Why Video Games Matter for AI
Video game engines generate enormous amounts of data that could be valuable for AI training. Every game running on engines like Unity or Unreal produces logs of environmental interactions, character movements, physics calculations, and object collisions. Essentially, games already contain detailed simulations of how things move and interact in 3D space.
Today's world model systems often struggle with certain realistic scenarios: when objects are hidden from view, when multiple objects collide, or when physics need to remain consistent across a scene. Game data excels at all of these challenges—that's the entire point of a game engine.
Origin Lab positions itself as the middleman. It standardizes game data, handles legal and privacy issues, and negotiates licensing between game studios and AI research teams. In effect, it transforms something game companies already generate as operational byproduct into a revenue stream.
The Technical Problem
Making this work isn't straightforward. Different game engines produce data in different formats. A physics collision in Unity looks different from one in Unreal Engine, even though both describe identical real-world interactions. Origin Lab needs to build systems that can translate between these formats while preserving the timing relationships and spatial precision that make the data valuable for AI.
There's also a privacy and intellectual property layer. Game companies guard their algorithms, level designs, and player behavior patterns—these reveal competitive secrets. Origin Lab's platform must let studios control exactly what data gets shared while keeping enough context that AI researchers can actually use it.
A Familiar Pattern in AI Development
The broader context here matters: we've seen this before. When financial firms began licensing trading data to help train algorithmic systems, or when telecom companies monetized their network patterns for predictive analytics, the same pattern emerged—industry-specific data getting repurposed for AI development.
What's different this time is the complexity involved. Earlier machine learning datasets were largely static—images with labels, for instance. Game data is dynamic and interconnected, which makes it harder to move between systems without breaking its usefulness.
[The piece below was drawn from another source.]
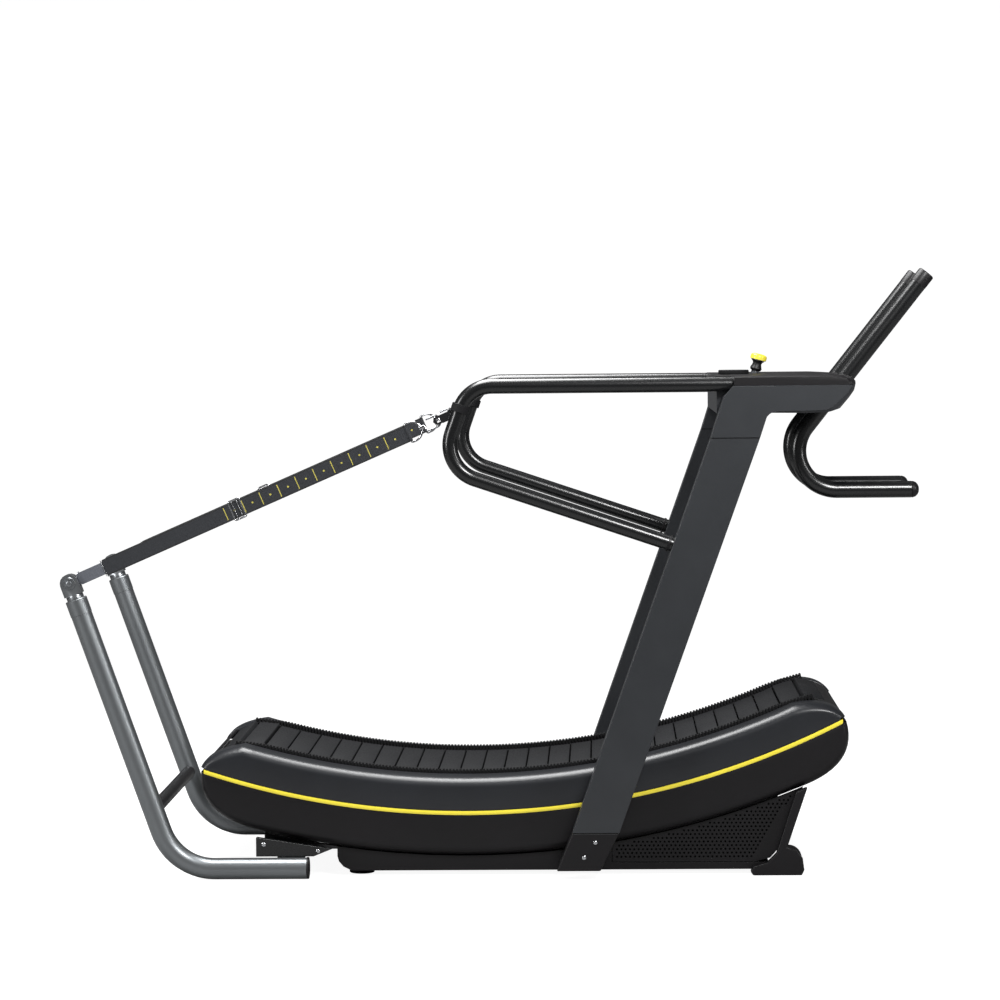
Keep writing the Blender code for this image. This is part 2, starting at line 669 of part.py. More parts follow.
def console_rings(outline):
    """Rings across the console; `outline(b, s)` gives the section for a bulge and a shrink."""
    return [[(x, y, z) for x, z in outline(bulge(y), shrink)] for y, shrink in CONSOLE_STATIONS]


def console_body_section(b, s):
    return [(0.7232, 1.2228 + s), (0.800, 1.2220 + s), (0.861 + b - s, 1.2240 + s),
            (0.884 + b - s, 1.2320 + s), (0.908 + b - s, 1.2600), (0.922 + b - s, 1.2800),
            (0.926 + b - s, CONSOLE_SPLIT - GAP), (0.7232, CONSOLE_SPLIT - GAP)]


def console_tray_section(b, s):
    return [(0.616, CONSOLE_SPLIT), (0.926 + b - s, CONSOLE_SPLIT), (0.9255 + b - s, 1.3050),
            (0.917 + b - s, 1.3140), (0.896 + b - s, CONSOLE_TOP - 0.0015 - s * 0.4),
            (0.862, CONSOLE_TOP - s * 0.4), (0.616, CONSOLE_TOP - s * 0.4)]


def make_console():
    """A hollow housing across both uprights, with its darker tray on top."""
    body = loft("console_body", console_rings(console_body_section), GREY_PAINT)
    weld(body, block("weld_console_rear", 0.572, 0.740, -0.3962, 0.3962, 1.2235, 1.2960))
    tray = loft("console_tray", console_rings(console_tray_section), BLACK_PLASTIC)
    weld(tray, block("weld_tray_rear", 0.570, 0.640, -0.396, 0.396, CONSOLE_SPLIT + 0.0004,
                     CONSOLE_TOP - 0.0006))
    for word, side in SIDES.items():
        y = side * HANDRAIL_Y
        cut(tray, rod(f"cut_tray_rail_{word}", (0.50, y, 1.300), (0.6395, y, 1.300),
                      HANDRAIL_R + 0.0005, SOCKET_SIDES))
        path = handlebar_path(side)
        lower = path[3] - (path[0] - path[3]).normalized() * 0.05
        for obj, part in ((body, "body"), (tray, "tray")):
            cut(obj, rod(f"cut_{part}_bar_{word}", lower, path[0], HANDLEBAR_R + 0.0006, SOCKET_SIDES))
    cut(body, block("cut_console_hollow", 0.580, 0.700, -0.388, 0.388, 1.2275, 1.35))
    x, y = CUP
    cut(tray, rod("cut_tray_cup", (x, y, 1.25), (x, y, 1.35), 0.0368, 18))
    lx, ly, _ = LEVER_PIVOT
    cut(tray, block("cut_tray_slot", lx - 0.030, lx + 0.036, ly - 0.0125, ly + 0.0125, 1.25, 1.35))
    weld(body, block("weld_lever_shelf", lx - 0.012, lx + 0.012, ly - 0.030, ly - 0.0135, 1.2255,
                     1.2945))
    weld(body, rod("weld_lever_pin", (lx, ly - 0.020, 1.285), (lx, ly + 0.006, 1.285), 0.0035, 12))


def make_bottle_holder():
    x, y = CUP
    holder = turned("bottle_holder", (x, y, 1.2400), (0, 0, 1),
                    [(0, 0.030), (0.004, 0.0345), (0.0825, 0.0360), (0.0828, 0.0420),
                     (0.094, 0.0400)], 18, BLACK_RUBBER)
    cut(holder, turned("cut_cup", (x, y, 1.2440), (0, 0, 1), [(0, 0.030), (0.12, 0.0335)], 18))


def make_lever():
    """The resistance lever turns on a pin in the console; its cap is pressed on."""
    axis = Vector((sin(LEVER_LEAN), 0, cos(LEVER_LEAN)))
    lever = turned("resistance_lever", Vector(LEVER_PIVOT) - axis * 0.010, axis,
                   [(0, 0.0095), (0.014, 0.0095), (0.020, 0.0070), (0.052, 0.0070),
                    (0.054, 0.0165), (0.074, 0.0120), (0.086, 0.0190)],
                   14, GREY_PAINT, LEVER_PIVOT)
    x, y, z = LEVER_PIVOT
    cut(lever, rod("cut_lever_bore", (x, y - 0.03, z), (x, y + 0.03, z), 0.0039, 12))
    start = Vector(LEVER_PIVOT) + axis * (0.076 + GAP)
    turned("lever_cap", start, axis, [(0, 0.0225), (0.012, 0.0225), (0.016, 0.0170),
                                      (0.0172, 0.006)], 16, YELLOW, LEVER_PIVOT)


# ------------------------------------------------------------------ rear posts and straps
POST_AXIS = Vector((-sin(POST_LEAN), 0, cos(POST_LEAN)))
POST_ACROSS = Vector((cos(POST_LEAN), 0, sin(POST_LEAN)))


def post_top(side):
    return Vector((POST_TOP[0], side * POST_Y, POST_TOP[1]))


def strap_pin(side):
    return post_top(side) + POST_AXIS * PIN_RISE


def strap_point(side, along, up, out=0.0):
    """A place on the strap: distance from its pin, height above its line, sideways."""
    e = Vector((cos(STRAP_ANGLE), 0, sin(STRAP_ANGLE)))
    n = Vector((-sin(STRAP_ANGLE), 0, cos(STRAP_ANGLE)))
    return strap_pin(side) + e * along + n * up + Vector((0, out, 0))


def strap_outline(side, pairs):
    return [(p.x, p.z) for p in (strap_point(side, a, t) for a, t in pairs)]


def make_rear_posts():
    for word, side in SIDES.items():
        top = post_top(side)
        drop = (top.z - POST_R) / cos(POST_LEAN)
        corner = top - POST_AXIS * drop
        path = rounded_path([top, corner, (-0.512, top.y, POST_R)], (0.150,), radians(14))
        swept(f"rear_post_{word}", path, POST_R, TUBE_SIDES, GUNMETAL)
    height = 0.185
    x = POST_TOP[0] + (POST_TOP[1] - height) * tan(POST_LEAN)
    brace = rod("cross_brace", (x, -0.405, height), (x, 0.405, height), 0.018, TUBE_SIDES, BLACK_PAINT)
    for word, side in SIDES.items():
        top = post_top(side)
        cut(brace, rod(f"cut_brace_{word}", top - POST_AXIS * 0.10, top - POST_AXIS * 0.66,
                       POST_R + 0.0006, SOCKET_SIDES))


def make_swivel_heads():
    """A clevis that turns on the post's end and holds the strap's pin."""
    for word, side in SIDES.items():
        top = post_top(side)

        def place(across, along):
            p = top + POST_ACROSS * across + POST_AXIS * along
            return (p.x, p.z)

        outline = [place(-0.0245, 0.012)]
        outline += [place(0.0245 * cos(t), PIN_RISE + 0.0245 * sin(t))
                    for t in (pi - pi * k / 8 for k in range(9))]
        outline += [place(0.0245, 0.012)]
        y = side * POST_Y
        head = prism(f"swivel_head_{word}", outline, y - 0.021, y + 0.021, GUNMETAL, top)
        weld(head, turned(f"weld_neck_{word}", top + POST_AXIS * GAP, POST_AXIS,
                          [(0, 0.0235), (0.010, 0.0235), (0.0165, 0.0205)], 14))
        slot = [place(-0.0125, PIN_RISE - 0.012), place(0.05, PIN_RISE - 0.020),
                place(0.05, 0.12), place(-0.0125, 0.12)]
        cut(head, prism(f"cut_slot_{word}", slot, y - 0.0042, y + 0.0042))
        pin = strap_pin(side)
        weld(head, rod(f"weld_pin_{word}", pin - Vector((0, 0.018, 0)), pin + Vector((0, 0.018, 0)),
                       0.0050, 12))


def make_straps():
    """Webbing sewn to a flat eye; its faces stand upright, like the strap's markings."""
    for word, side in SIDES.items():
        eye = [(0.0112 * cos(t), 0.0112 * sin(t)) for t in
               (radians(50) + radians(260) * k / 10 for k in range(11))]
        outline = eye + [(0.030, -0.0112), (0.038, -STRAP_HALF), (STRAP_END, -STRAP_HALF),
                         (STRAP_END, STRAP_HALF), (0.038, STRAP_HALF), (0.030, 0.0112)]
        y = side * POST_Y
        strap = prism(f"strap_{word}", strap_outline(side, outline), y - 0.002, y + 0.002, WEBBING,
                      strap_pin(side))
        pin = strap_pin(side)
        cut(strap, rod(f"cut_strap_eye_{word}", pin - Vector((0, 0.02, 0)),
                       pin + Vector((0, 0.02, 0)), 0.0054, 14))
        weld(strap, rod(f"weld_loop_end_{word}", strap_point(side, RING_BAR, -STRAP_HALF),
                        strap_point(side, RING_BAR, STRAP_HALF), 0.0052, 12))
        cut(strap, rod(f"cut_ring_bar_{word}", strap_point(side, RING_BAR, -0.03),
                       strap_point(side, RING_BAR, 0.03), 0.0033, 12))


def make_buckles():
    for word, side in SIDES.items():
        y = side * POST_Y
        middle = 0.485
        outer = [(middle - 0.018, -0.0275), (middle + 0.018, -0.0275), (middle + 0.018, 0.0275),
                 (middle - 0.018, 0.0275)]
        inner = [(middle - 0.03, -0.0231), (middle + 0.03, -0.0231), (middle + 0.03, 0.0231),
                 (middle - 0.03, 0.0231)]
        buckle = prism(f"strap_buckle_{word}", strap_outline(side, outer), y - 0.0055, y + 0.0055,
                       CHROME, strap_point(side, middle, 0))
        cut(buckle, prism(f"cut_buckle_{word}", strap_outline(side, inner), y - 0.0025, y + 0.0025))


def make_rings():
    """A D-ring in the strap's end loop, its straight bar through the webbing's slot."""
    for word, side in SIDES.items():
        leg = RING_BAR + RING_LEG
        corners = [(RING_BAR, 0.0), (RING_BAR, -RING_HALF), (leg, -RING_HALF)]
        bend = [(leg + RING_HALF * sin(t), -RING_HALF * cos(t))
                for t in (pi * k / 10 for k in range(1, 10))]
        path = corners + bend + [(leg, RING_HALF), (RING_BAR, RING_HALF)]
        points = [strap_point(side, a, t) for a, t in path]
        rings = []
        for i, point in enumerate(points):
            tangent = (points[(i + 1) % len(points)] - points[i - 1]).normalized()
            other = tangent.cross(Vector((0, 1, 0))).normalized()
            rings.append([point + 0.0028 * (cos(a) * Vector((0, 1, 0)) + sin(a) * other)
                          for a in (2 * pi * k / 7 for k in range(7))])
        loft(f"d_ring_{word}", rings, CHROME, strap_point(side, RING_BAR, 0), closed=True)


def make_snap_hooks():
    """A hook whose barrel holds the D-ring's round end, and its sprung gate."""
    for word, side in SIDES.items():
        ring = RING_BAR + RING_LEG + RING_HALF
        barrel = rod(f"snap_hook_{word}", strap_point(side, ring - 0.0065, 0),
                     strap_point(side, ring + 0.0085, 0), 0.0065, 10, CHROME)
        cut(barrel, rod(f"cut_hook_eye_{word}", strap_point(side, ring - 0.0006, -0.02),
                        strap_point(side, ring - 0.0006, 0.02), 0.0047, 12))
        first = ring + 0.0070
        corners = [(first, 0.0), (first + 0.007, -HOOK_HALF), (HOOK_NOSE - 0.012, -HOOK_HALF),
                   (HOOK_NOSE, -0.004), (HOOK_NOSE, 0.004), (HOOK_NOSE - 0.010, HOOK_HALF - 0.0005)]
        path = rounded_path([strap_point(side, a, t) for a, t in corners],
                            (0.004, 0.008, 0.004, 0.004), radians(40))
        weld(barrel, swept(f"weld_hook_{word}", path, 0.0030, 8))
        ear = [strap_point(side, first, 0.001),
               strap_point(side, first + 0.007, HOOK_HALF - 0.001)]
        weld(barrel, swept(f"weld_ear_{word}", ear, 0.0032, 8))
        hinge = strap_point(side, first + 0.0114, HOOK_HALF - 0.0005)
        swept(f"hook_gate_{word}", [strap_point(side, first + 0.0117, HOOK_HALF - 0.0005),
                                    strap_point(side, HOOK_NOSE - 0.0140, HOOK_HALF - 0.0005)],
              0.0026, 8, CHROME, hinge)


def keeper_reach(side):
    """Where the strap's line meets the handrail: centre, direction, distance from the pin."""
    path = handrail_path(side, radians(2))
    e = Vector((cos(STRAP_ANGLE), 0, sin(STRAP_ANGLE)))
    start = strap_pin(side)

    def miss(i):
        offset = path[i] - start
        offset.y = 0
        return (offset - e * offset.dot(e)).length

    nearest = min(range(4, len(path) // 2), key=miss)
    along = (path[nearest + 1] - path[nearest - 1]).normalized()
    return path[nearest], along, (path[nearest] - start).dot(e)


def make_keepers():
    """A band round each handrail's bend with a flat loop beside the parked hook."""
    for word, side in SIDES.items():
        centre, along, reach = keeper_reach(side)
        keeper = turned(f"rail_keeper_{word}", centre - along * 0.011, along,
                        [(0, HANDRAIL_R + 0.0032), (0.001, HANDRAIL_R + 0.0044),
                         (0.021, HANDRAIL_R + 0.0044), (0.022, HANDRAIL_R + 0.0032)], 16,
                        WEBBING)
        lug_y = side * (POST_Y + 0.0090)
        loop = [(HOOK_NOSE - 0.016, -0.0110), (reach, -0.0110), (reach, 0.0110),
                (HOOK_NOSE - 0.016, 0.0110), (HOOK_NOSE - 0.022, 0.0)]
        weld(keeper, prism(f"weld_loop_{word}", strap_outline(side, loop), lug_y - 0.0015,
                           lug_y + 0.0015))
        window = [(HOOK_NOSE - 0.013, -0.0060), (HOOK_NOSE - 0.001, -0.0060),
                  (HOOK_NOSE - 0.001, 0.0060), (HOOK_NOSE - 0.013, 0.0060)]
        cut(keeper, prism(f"cut_loop_{word}", strap_outline(side, window), lug_y - 0.01,
                          lug_y + 0.01))
        rail = handrail_path(side)[:-1]
        cut(keeper, swept(f"cut_keeper_{word}", rail, HANDRAIL_R + 0.0010, SOCKET_SIDES))


def main():
    clear_scene()
    make_base_frame()
    make_cross_bars()
    make_belly_cover()
    make_track_rails()
    make_bearings()
    make_drums()
    make_belt()
    make_flywheel()
    make_drive_belt()
    make_brake_arm()
    make_covers()
    make_end_covers()
    make_grilles()
    make_front_feet()
    make_levelling_feet()
    make_uprights()
    make_rails()
    make_console()
    make_bottle_holder()
    make_lever()
    make_rear_posts()
    make_swivel_heads()
    make_straps()
    make_buckles()
    make_rings()
    make_snap_hooks()
    make_keepers()


main()
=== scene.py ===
# %% [markdown]
# # Curved manual treadmill
# A machine with no motor: the runner turns a belt of slats on a curved deck. The bare mechanism
# comes in as a fixed frame of closed solids, one for each part. This lesson gives each of them
# its real surface. Round bars, covers and webbing are made again with finer shapes, and the
# parts whose shape is right already get softened edges and a proper finish.

# %% Load the frame
import json
from math import asin, atan2, cos, pi, radians, sin, sqrt, tan

import bmesh
import bpy
from mathutils import Matrix, Vector


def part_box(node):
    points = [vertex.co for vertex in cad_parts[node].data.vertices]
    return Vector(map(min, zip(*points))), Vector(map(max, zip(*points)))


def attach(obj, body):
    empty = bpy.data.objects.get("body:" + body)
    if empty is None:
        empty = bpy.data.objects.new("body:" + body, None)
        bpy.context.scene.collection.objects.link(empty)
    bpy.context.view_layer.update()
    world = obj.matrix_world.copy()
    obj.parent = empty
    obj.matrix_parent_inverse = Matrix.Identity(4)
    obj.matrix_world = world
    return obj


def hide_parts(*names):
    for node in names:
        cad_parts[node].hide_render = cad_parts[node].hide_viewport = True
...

Looking back at the early days of cloud computing, marketplace companies that succeeded typically solved compatibility problems rather than simply connecting buyers and sellers. Origin Lab's success will likely hinge on whether it can reliably transform game data into a form that AI researchers can actually use at scale.
What Comes Next
The $8 million gives Origin Lab runway to build the technical infrastructure for processing large datasets and to ink partnerships with major game studios. Proving value on both sides will matter: game companies need to see real revenue, and AI labs need to see data that actually improves their world models.
Origin Lab also needs to earn trust. Game developers will want assurance that their data won't leak proprietary information, and they'll want to see auditing capabilities that prove it. That relationship-building takes time in the enterprise space—on both the gaming and AI sides.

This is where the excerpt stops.